## START

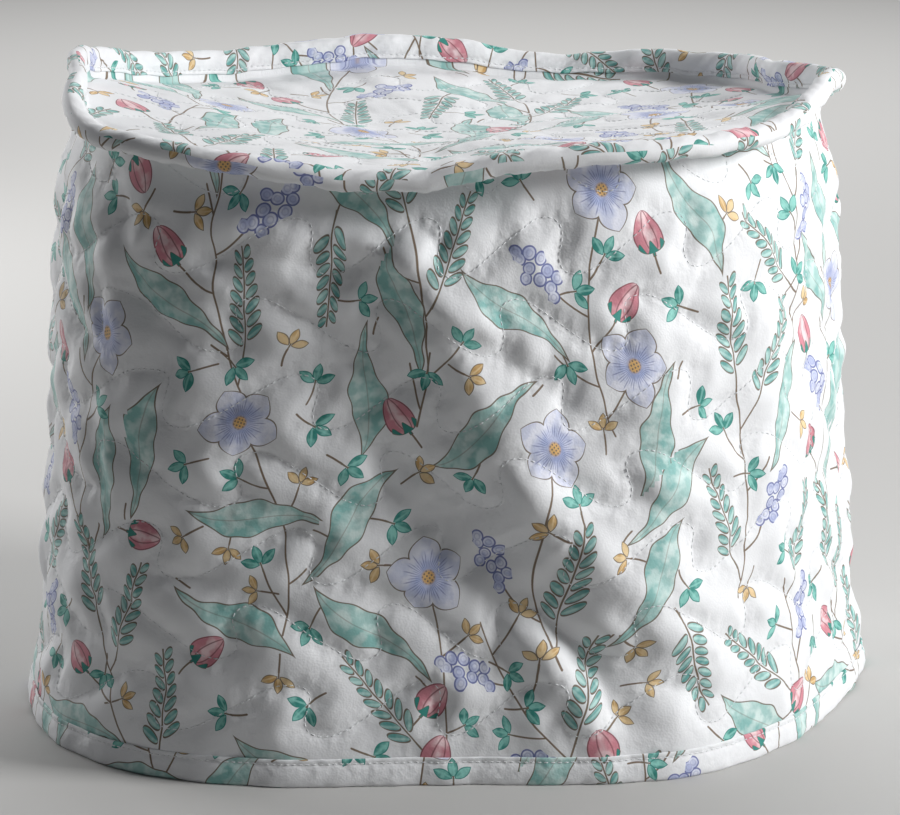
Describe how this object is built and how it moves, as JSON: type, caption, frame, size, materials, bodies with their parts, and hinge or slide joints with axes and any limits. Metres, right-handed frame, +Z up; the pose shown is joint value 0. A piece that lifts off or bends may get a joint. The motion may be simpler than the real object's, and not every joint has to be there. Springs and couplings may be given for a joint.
{
  "type": "slow cooker cover",
  "caption": "Quilted floral cotton cover for an oval slow cooker, standing hollow on its bound hem, with a bound standing seam round a gently sagging top.",
  "frame": {"origin": "middle of the cover's bounding box, on the surface that the hem rests on", "axes": "+X along the oval's long axis, to the right seen from the front, -Y out of the front, +Z up"},
  "size_m": [0.4138, 0.3158, 0.3086],
  "materials": {
    "quilted_cloth": "matt quilted cotton, white with a small floral print",
    "binding_cloth": "matt folded cotton strip of the same printed cloth"
  },
  "bodies": {
    "root": {"top_panel": "quilted_cloth", "side_band": "quilted_cloth", "rim_binding": "binding_cloth", "hem_binding": "binding_cloth"}
  },
  "joints": []
}
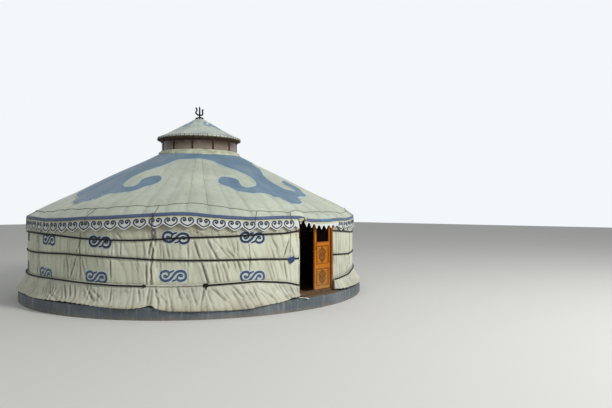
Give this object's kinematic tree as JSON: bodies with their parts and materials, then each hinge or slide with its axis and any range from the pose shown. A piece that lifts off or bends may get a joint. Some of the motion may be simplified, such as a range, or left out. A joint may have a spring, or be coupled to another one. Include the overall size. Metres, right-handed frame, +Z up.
{
  "type": "yurt",
  "caption": "Large round felt tent on a low round plinth, with a conical roof, a glazed crown under a pointed cap, and a double-leaf wooden door.",
  "frame": {"origin": "centre of the plinth's underside", "axes": "+Z up, the doorway faces -Y"},
  "size_m": [8.4204, 8.4204, 4.7842],
  "materials": {
    "canvas_wall": "matt woven canvas",
    "canvas_roof": "matt woven canvas",
    "valance_cloth": "matt woven canvas with sewn scrolls",
    "blue_band": "matt woven band",
    "cap_canvas": "matt woven canvas",
    "lattice_wood": "oiled",
    "pole_wood": "painted and worn",
    "painted_render": "weathered paint over render",
    "floor_wood": "worn boards",
    "sill_wood": "dusty, worn",
    "frame_wood": "varnished",
    "door_wood": "varnished",
    "window_glass": "clear",
    "crown_glass": "dusty",
    "crown_wood": "dark stain",
    "black_iron": "forged, blackened",
    "black_rope": "braided horsehair",
    "brown_cord": "twisted",
    "blue_scarf": "satin weave"
  },
  "bodies": {
    "yurt": {"cap_cover": "cap_canvas", "cap_disc": "cap_canvas", "cap_rim": "crown_wood", "crown_base_ring": "crown_wood", "crown_panes": "crown_glass", "crown_posts": "crown_wood", "crown_ring": "pole_wood", "crown_top_ring": "crown_wood", "door_head": "frame_wood", "door_hinges": "black_iron", "door_jamb_left": "frame_wood", "door_jamb_right": "frame_wood", "door_sill": "sill_wood", "door_step": "sill_wood", "eave_band": "blue_band", "finial": "black_iron", "floor_boards": "floor_wood", "girth_rope_bottom": "black_rope", "girth_rope_middle": "black_rope", "girth_rope_top": "black_rope", "lashing_cord": "brown_cord", "lattice_1": "lattice_wood", "lattice_2": "lattice_wood", "lattice_3": "lattice_wood", "lattice_4": "lattice_wood", "plinth": "painted_render", "roof_collar": "canvas_roof", "roof_cover_1": "canvas_roof", "roof_cover_2": "canvas_roof", "roof_cover_3": "canvas_roof", "roof_cover_4": "canvas_roof", "roof_poles": "pole_wood", "scarf": "blue_scarf", "skirt_1": "canvas_wall", "skirt_2": "canvas_wall", "skirt_3": "canvas_wall", "skirt_4": "canvas_wall", "valance": "valance_cloth", "wall_cover_1": "canvas_wall", "wall_cover_2": "canvas_wall", "wall_cover_3": "canvas_wall", "wall_cover_4": "canvas_wall", "wall_cover_5": "canvas_wall", "wall_cover_6": "canvas_wall", "wall_cover_7": "canvas_wall", "wall_cover_8": "canvas_wall"},
    "left_leaf": {"door_leaf_left_frame": "door_wood", "door_leaf_left_panels": "door_wood", "door_leaf_left_pane": "window_glass", "door_leaf_left_pull": "black_iron"},
    "right_leaf": {"door_leaf_right_frame": "door_wood", "door_leaf_right_panels": "door_wood", "door_leaf_right_pane": "window_glass", "door_leaf_right_pull": "black_iron"}
  },
  "joints": [
    {"name": "left_leaf_hinge", "type": "hinge", "parent": "yurt", "child": "left_leaf", "pos_m": [-0.5545, -3.8677, 0.32], "axis": [0, 0, 1], "range_deg": [-90, 10]},
    {"name": "right_leaf_hinge", "type": "hinge", "parent": "yurt", "child": "right_leaf", "pos_m": [0.5545, -3.8677, 0.32], "axis": [0, 0, -1], "range_deg": [0, 100]}
  ]
}
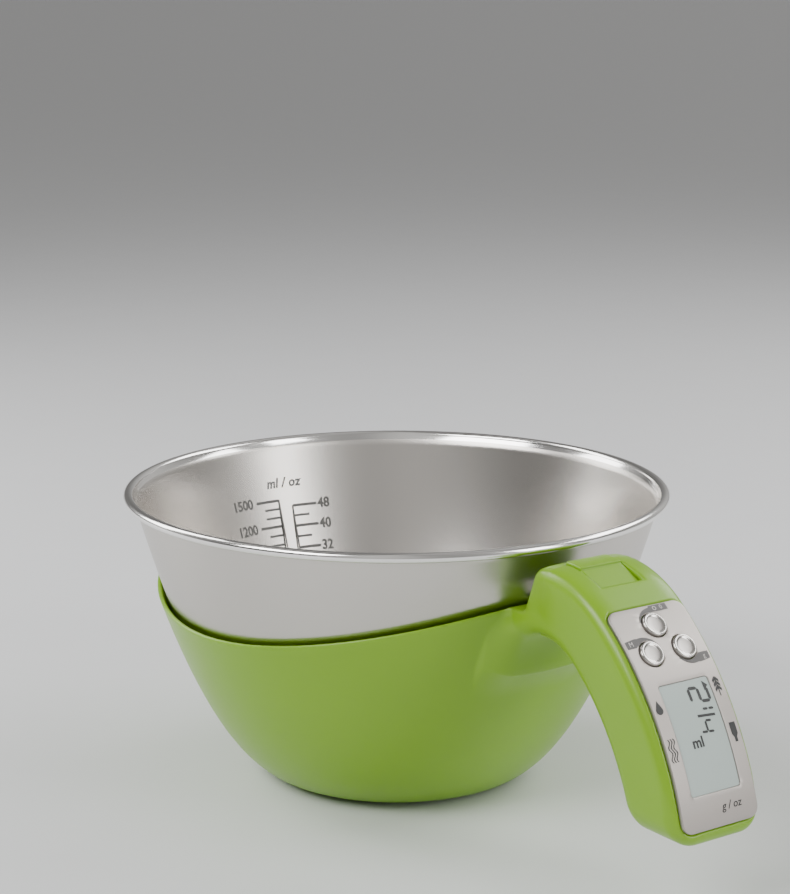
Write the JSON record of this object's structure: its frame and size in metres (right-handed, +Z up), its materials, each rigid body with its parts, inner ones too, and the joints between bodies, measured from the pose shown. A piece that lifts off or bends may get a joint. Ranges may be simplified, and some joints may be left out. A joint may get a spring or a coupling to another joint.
{
  "type": "kitchen scale",
  "caption": "Steel mixing bowl that lifts out of a green plastic weighing holder, whose curved handle carries the display, buttons and release.",
  "frame": {"origin": "on the bowl's axis, in the plane that the rubber ring under the holder stands on", "axes": "+Z up along the bowl's axis, +X from the bowl towards the handle, +Y to the right of the handle seen from its end"},
  "size_m": [0.2988, 0.216, 0.116],
  "materials": {
    "steel": "brushed round the bowl, polished rim",
    "green": "satin-gloss lime green moulding",
    "green_inner": "satin lime green moulding",
    "dark_plastic": "fine moulded texture",
    "rubber": "matt",
    "screw_steel": "zinc plated",
    "cell_aluminium": "milled",
    "cable_white": "soft insulation",
    "panel": "fine satin champagne silver",
    "window": "clear lens",
    "lcd": "grey-green display",
    "board": "solder mask",
    "button": "satin top, polished edge",
    "spring_steel": "bright wire",
    "natural_plastic": "natural acetal",
    "battery": "printed jacket"
  },
  "bodies": {
    "base": {"outer_shell": "green", "deck_ring": "dark_plastic", "deck_screws": "screw_steel", "base_cover": "green_inner", "foot_ring": "rubber", "base_screws": "screw_steel", "load_cell": "cell_aluminium", "load_cell_spacers": "cell_aluminium", "load_cell_screws": "screw_steel", "weighing_platform": "dark_plastic", "platform_pad": "rubber", "sensor_cable": "cable_white", "handle_housing": "green", "handle_rear_cover": "green_inner", "handle_screws": "screw_steel", "control_panel": "panel", "lcd_window": "window", "lcd_module": "lcd", "main_board": "board", "button_board": "board", "board_screws": "screw_steel", "board_link": "cable_white", "tact_switches": "dark_plastic", "release_spring": "spring_steel", "latch_carrier": "natural_plastic", "carrier_screws": "screw_steel", "battery_tray": "dark_plastic", "battery_cells": "battery", "battery_contacts": "spring_steel", "battery_springs": "spring_steel"},
    "bowl_body": {"bowl": "steel"},
    "power_key": {"button_power": "button"},
    "mode_key": {"button_mode": "button"},
    "unit_key": {"button_unit": "button"},
    "release_key": {"release_button": "green"},
    "latch": {"latch_slide": "natural_plastic"},
    "door": {"battery_door": "green_inner"}
  },
  "joints": [
    {"name": "bowl_lift", "type": "slide", "parent": "base", "child": "bowl_body", "axis": [0, 0, 1], "range_m": [0, 0.15]},
    {"name": "power_press", "type": "slide", "parent": "base", "child": "power_key", "axis": [-0.6704, 0, -0.742], "range_m": [0, 0.0008], "stiffness_N_per_m": 1200, "springref_m": -0.0003},
    {"name": "mode_press", "type": "slide", "parent": "base", "child": "mode_key", "axis": [-0.7302, 0, -0.6833], "range_m": [0, 0.0008], "stiffness_N_per_m": 1200, "springref_m": -0.0003},
    {"name": "unit_press", "type": "slide", "parent": "base", "child": "unit_key", "axis": [-0.7302, 0, -0.6833], "range_m": [0, 0.0008], "stiffness_N_per_m": 1200, "springref_m": -0.0003},
    {"name": "release_press", "type": "slide", "parent": "base", "child": "release_key", "axis": [0, 0, -1], "range_m": [0, 0.0025], "stiffness_N_per_m": 900, "springref_m": -0.001, "deforming": ["release_spring"]},
    {"name": "latch_draw", "type": "slide", "parent": "base", "child": "latch", "axis": [1, 0, 0], "range_m": [0, 0.0025]},
    {"name": "battery_door_swing", "type": "hinge", "parent": "base", "child": "door", "pos_m": [0.15965, 0, 0.04403], "axis": [0, -1, 0], "range_deg": [0, 75]}
  ],
  "couplings": [
    {"joint": "latch_draw", "follows": "release_press", "ratio": 1}
  ]
}
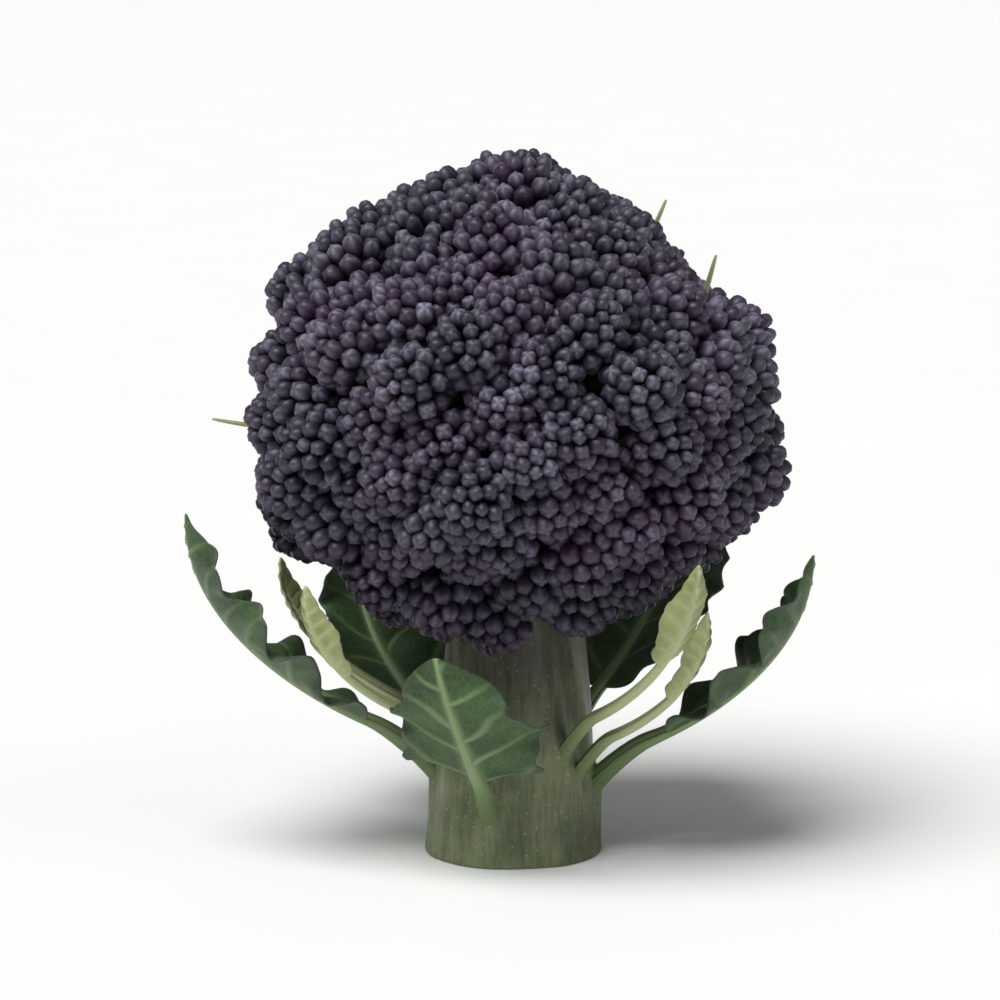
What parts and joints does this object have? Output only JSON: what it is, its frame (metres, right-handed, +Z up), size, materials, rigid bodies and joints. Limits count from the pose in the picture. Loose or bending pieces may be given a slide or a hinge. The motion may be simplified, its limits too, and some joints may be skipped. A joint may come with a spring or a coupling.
{
  "type": "broccoli head",
  "caption": "Purple broccoli head that stands on its cut stalk: a round dome of flower buds on branches, with small leaves and pale bracts below.",
  "frame": {"origin": "middle of the head's footprint, level with the flat cut face that the head stands on", "axes": "+Z up along the stalk towards the crown of buds, -Y to the front of the head, +X to its right"},
  "size_m": [0.1094, 0.097, 0.1252],
  "materials": {
    "stalk": "pale green stalk skin with a waxy, satin surface and a faint purple tinge; the cut end is paler and matt",
    "branch": "green branch skin tinged with purple, waxy and satin",
    "buds": null,
    "leaf": "dark green leaf with paler midrib and veins, thin and satin",
    "bract": "young yellow-green bract, thin and satin"
  },
  "bodies": {
    "root": {"stalk": "stalk", "branch_01": "branch", "branch_02": "branch", "branch_03": "branch", "branch_04": "branch", "branch_05": "branch", "branch_06": "branch", "branch_07": "branch", "branch_08": "branch", "branch_09": "branch", "branch_10": "branch", "branch_11": "branch", "branch_12": "branch", "branch_13": "branch", "branch_14": "branch", "branch_15": "branch", "branch_16": "branch", "branch_17": "branch", "branch_18": "branch", "branch_19": "branch", "branch_20": "branch", "crown_00": "buds", "crown_01": "buds", "crown_02": "buds", "crown_03": "buds", "crown_04": "buds", "crown_05": "buds", "crown_06": "buds", "crown_07": "buds", "crown_08": "buds", "crown_09": "buds", "crown_10": "buds", "crown_11": "buds", "crown_12": "buds", "crown_13": "buds", "crown_14": "buds", "crown_15": "buds", "crown_16": "buds", "crown_17": "buds", "crown_18": "buds", "crown_19": "buds", "crown_20": "buds", "leaf_left": "leaf", "leaf_front": "leaf", "leaf_right": "leaf", "leaf_back_right": "leaf", "leaf_back_left": "leaf", "bract_front_right": "bract", "bract_right": "bract", "bract_front_left": "bract", "bract_back": "bract", "bract_left": "bract"}
  },
  "joints": []
}
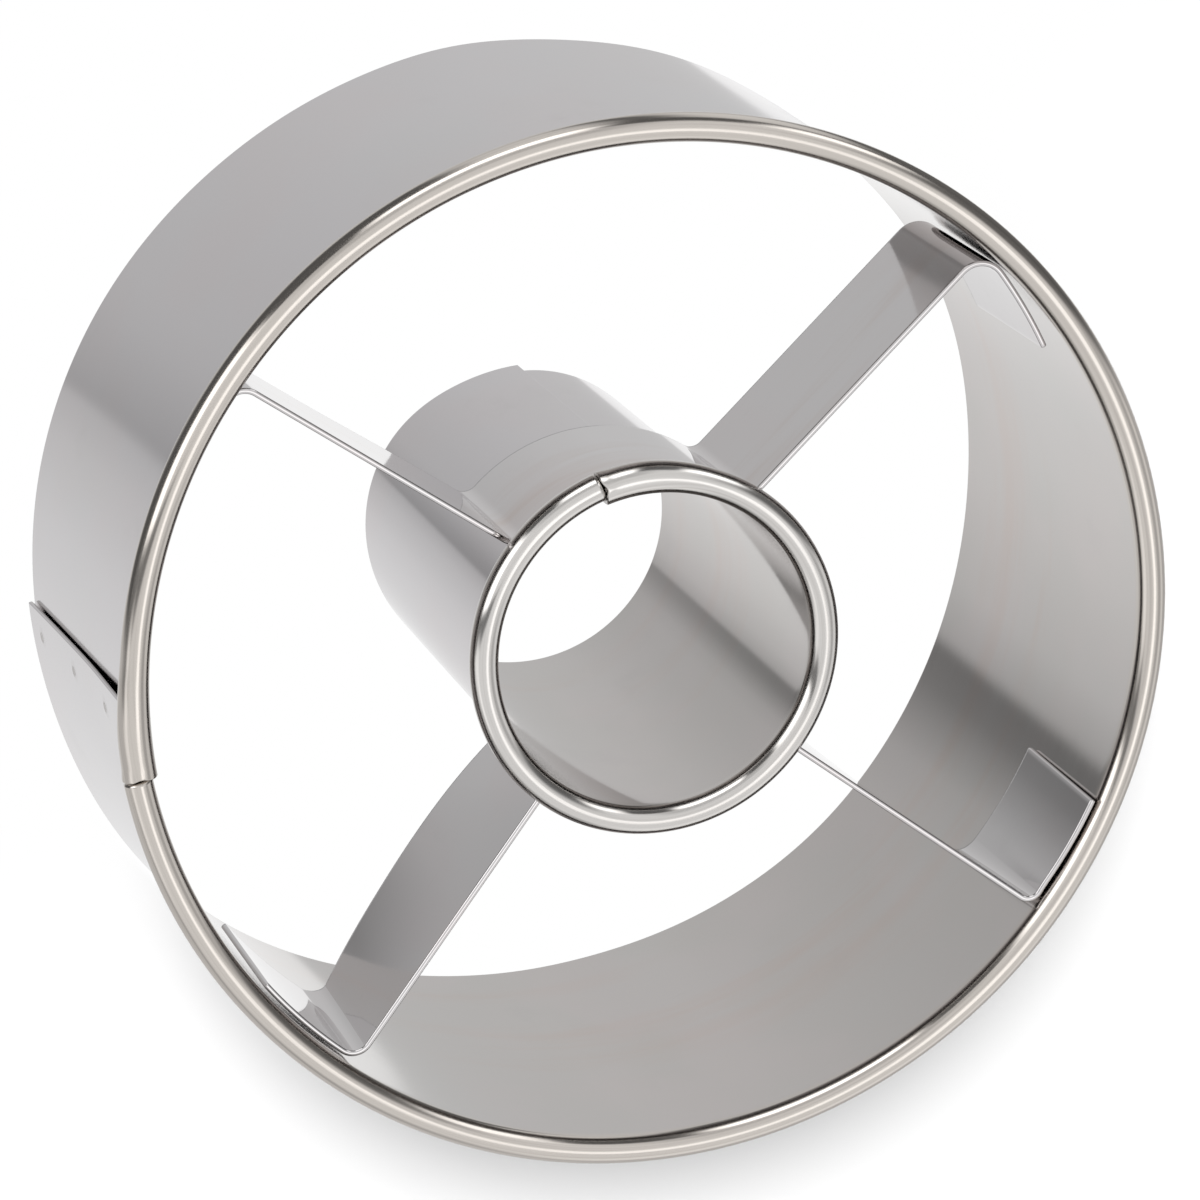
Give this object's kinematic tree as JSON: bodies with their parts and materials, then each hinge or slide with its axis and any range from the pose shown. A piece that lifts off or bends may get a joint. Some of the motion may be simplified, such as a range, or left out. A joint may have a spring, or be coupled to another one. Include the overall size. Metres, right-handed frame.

## END

Read the entries and show each line that mentions "Include".

Give this object's kinematic tree as JSON: bodies with their parts and materials, then each hinge or slide with its axis and any range from the pose shown. A piece that lifts off or bends may get a joint. Some of the motion may be simplified, such as a range, or left out. A joint may have a spring, or be coupled to another one. Include the overall size. Metres, right-handed frame, +Z up.
Give this object's kinematic tree as JSON: bodies with their parts and materials, then each hinge or slide with its axis and any range from the pose shown. A piece that lifts off or bends may get a joint. Some of the motion may be simplified, such as a range, or left out. A joint may have a spring, or be coupled to another one. Include the overall size. Metres, right-handed frame.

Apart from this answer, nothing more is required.